With the introduction of restrictive measures for Jews by the German occupying forces, dark clouds gather over the Amsterdam society. Traditionally, the Netherlands Cancer Institute (NKI) has many Jewish patients and also has some Jewish personnel. However, at first an unexpected result of these restrictive measures is that clinical research flourishes in the NKI in 1940-1941, due to the fact that Betty Levie is not allowed to treat patients. She is given permission to perform scientific research. Current projects and plans, which were on hold due to the occupation, are taken up again.

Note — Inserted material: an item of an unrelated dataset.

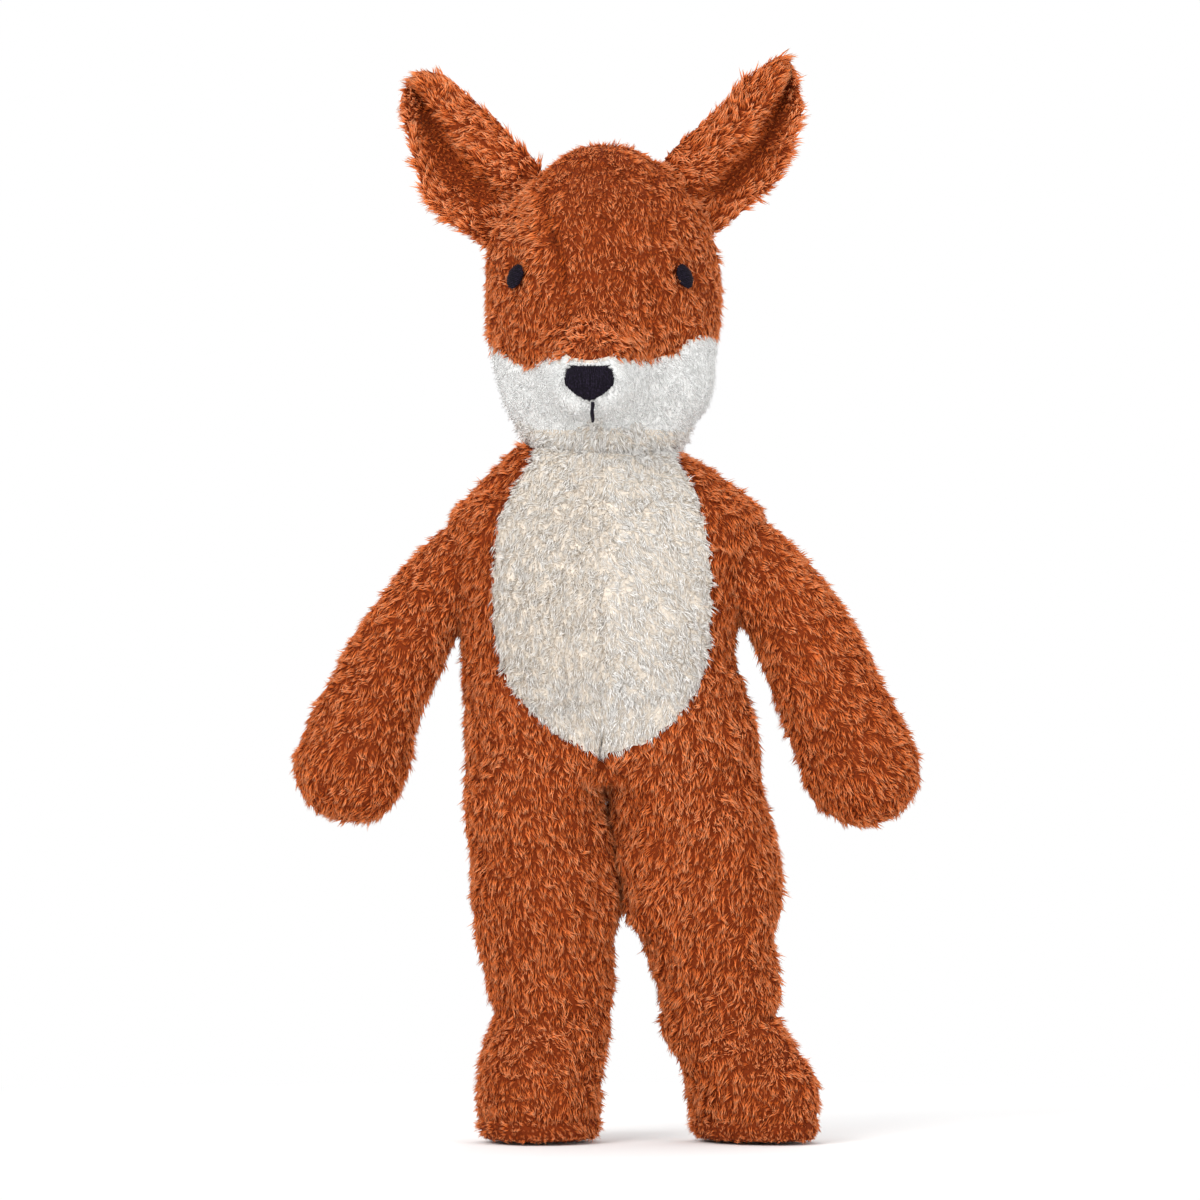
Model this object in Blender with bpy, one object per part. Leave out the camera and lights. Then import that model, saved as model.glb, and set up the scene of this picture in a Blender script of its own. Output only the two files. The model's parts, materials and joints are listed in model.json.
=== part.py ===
"""A standing plush fox: sewn pile panels over stuffing, with a turning head and jointed limbs.

The fox faces -Y and stands on its soles at z = 0. Left and right are as seen from the front,
so left is -X. Every cloth panel is a shell cut from its form along the seams, and the stuffing
fills the form inside the cloth. Metres, +Z up.
"""

import math

import bmesh
import bpy
from mathutils import Matrix, Vector
from mathutils.geometry import tessellate_polygon

MM = 0.001

# Cloth, seams and clearances
CLOTH = 2.4 * MM
SEAM = 0.3 * MM
LINING_GAP = 0.3 * MM
TURN_GAP = 0.5 * MM
TURN_SPARE = math.radians(2)
OVERRUN = 30 * MM
WELD = 0.002 * MM

# Torso, standing on the hips: the heights above follow from these
HIP_HEIGHT = 122 * MM
TORSO_UNDER_HIP = 10 * MM
TORSO_HEIGHT = 103 * MM
TORSO_HALF_WIDTH = 49 * MM
TORSO_FRONT_DEPTH = 36 * MM
TORSO_BACK_DEPTH = 31 * MM
TORSO_CENTRE_X = -1 * MM
SIDE_SEAM_Y = 2 * MM
BELLY_OVER_SEAT = 5 * MM
BELLY_LIFT = 12.6 * MM
BELLY_HALF_WIDTH = 35.5 * MM
TORSO_BOTTOM = HIP_HEIGHT - TORSO_UNDER_HIP
NECK_SEAT = TORSO_BOTTOM + TORSO_HEIGHT
BELLY_TOP = NECK_SEAT + BELLY_OVER_SEAT
BELLY_BOTTOM = TORSO_BOTTOM + BELLY_LIFT

# Shares of the torso: height from bottom to seat, width to the left and to the right of its
# middle, front depth and back depth
TORSO_SHARES = (
    (0.0, 0.93, 1.12, 0.76, 0.86),
    (0.12, 0.925, 1.105, 0.79, 0.94),
    (0.24, 0.941, 1.03, 0.84, 0.99),
    (0.35, 0.937, 0.965, 0.91, 1.0),
    (0.46, 0.94, 0.925, 0.98, 0.98),
    (0.58, 0.97, 0.96, 1.0, 0.97),
    (0.70, 1.0, 0.99, 0.99, 0.96),
    (0.80, 0.99, 0.985, 0.95, 0.93),
    (0.88, 0.97, 0.975, 0.89, 0.90),
    (0.94, 0.89, 0.90, 0.84, 0.86),
    (1.0, 0.76, 0.77, 0.78, 0.80),
)
# Shares of the belly patch: half width to the left and right at shares of its height, from the top
BELLY_SHARES = (
    (0.0, 0.62, 0.68),
    (0.07, 0.77, 0.79),
    (0.17, 0.90, 0.89),
    (0.30, 0.985, 0.96),
    (0.45, 1.0, 1.0),
    (0.60, 0.985, 1.0),
    (0.72, 0.90, 0.93),
    (0.82, 0.72, 0.80),
    (0.90, 0.50, 0.60),
    (0.96, 0.26, 0.38),
    (1.0, 0.0, 0.0),
)

# Neck: a dome on the torso's seat that the head nods over
NECK_SINK = 9 * MM
NECK_RADIUS = 27 * MM
NECK_HEIGHT = 6.5 * MM
COLLAR_BORE = 22.5 * MM
NECK_PIVOT = Vector((0.0, 0.0, NECK_SEAT - NECK_SINK))
HEAD_RIM = NECK_SEAT + NECK_HEIGHT

# Head: a tall egg with a tapering muzzle
HEAD_OVER_SEAT = 56 * MM
HEAD_SHIFT = -0.5 * MM
HEAD_HALF_WIDTH = 39.5 * MM
HEAD_HALF_DEPTH = 38 * MM
HEAD_CROWN = 51 * MM
HEAD_JAW = 64 * MM
HEAD_CENTRE = Vector((HEAD_SHIFT, 0.0, NECK_SEAT + HEAD_OVER_SEAT))
MUZZLE_ROOT_OFFSET = Vector((-0.5 * MM, -12 * MM, -16 * MM))
MUZZLE_ROOT_RADIUS = 29 * MM
MUZZLE_END_OFFSET = Vector((-4 * MM, -52 * MM, -26.5 * MM))
MUZZLE_END_RADIUS = 14.5 * MM
MUZZLE_BLEND = 9 * MM
MUZZLE_ROOT = HEAD_CENTRE + MUZZLE_ROOT_OFFSET
MUZZLE_END = HEAD_CENTRE + MUZZLE_END_OFFSET
GUSSET_HALF_WIDTH = 15.5 * MM
CHEEK_BACK_EDGE = 9 * MM
THROAT_HEIGHT = 8 * MM
THROAT_EDGE = HEAD_RIM + THROAT_HEIGHT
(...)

In a short time much useful work was done. In November 1940, Dr. Levie in collaboration with Dr. Kwieser presents the results of research on the inhomogeneity of the radiation beam from the 50 kV Contact Therapy machine . This research results in Philips developing flattening filters that are placed on the X-ray tube. Levie also investigates whether the biological effect of radiation depends on dose rate. She finds no difference between 20 and 5500 r/min in Drosophila eggs.
Attempts are also made to reduce the radiosensitvity of the skin by the use of exsanguination, where adrenaline is administered through the process of iontophoresis. Another experimental treatment using a radioactive substance, probably phosphorus (P-32), was abandoned after a short period because Philips had to stop the production of the isotope. The neutron generator in Eindhoven was shut down.
The freedom to perform research was short lived. In November 1941,by order of the occupying forces, Betje Levie is dismissed by the NKI. Also the Jewish physicist, Dr. Moses Kwieser with whom she collaborated, undergoes a similar fate at the University of Amsterdam.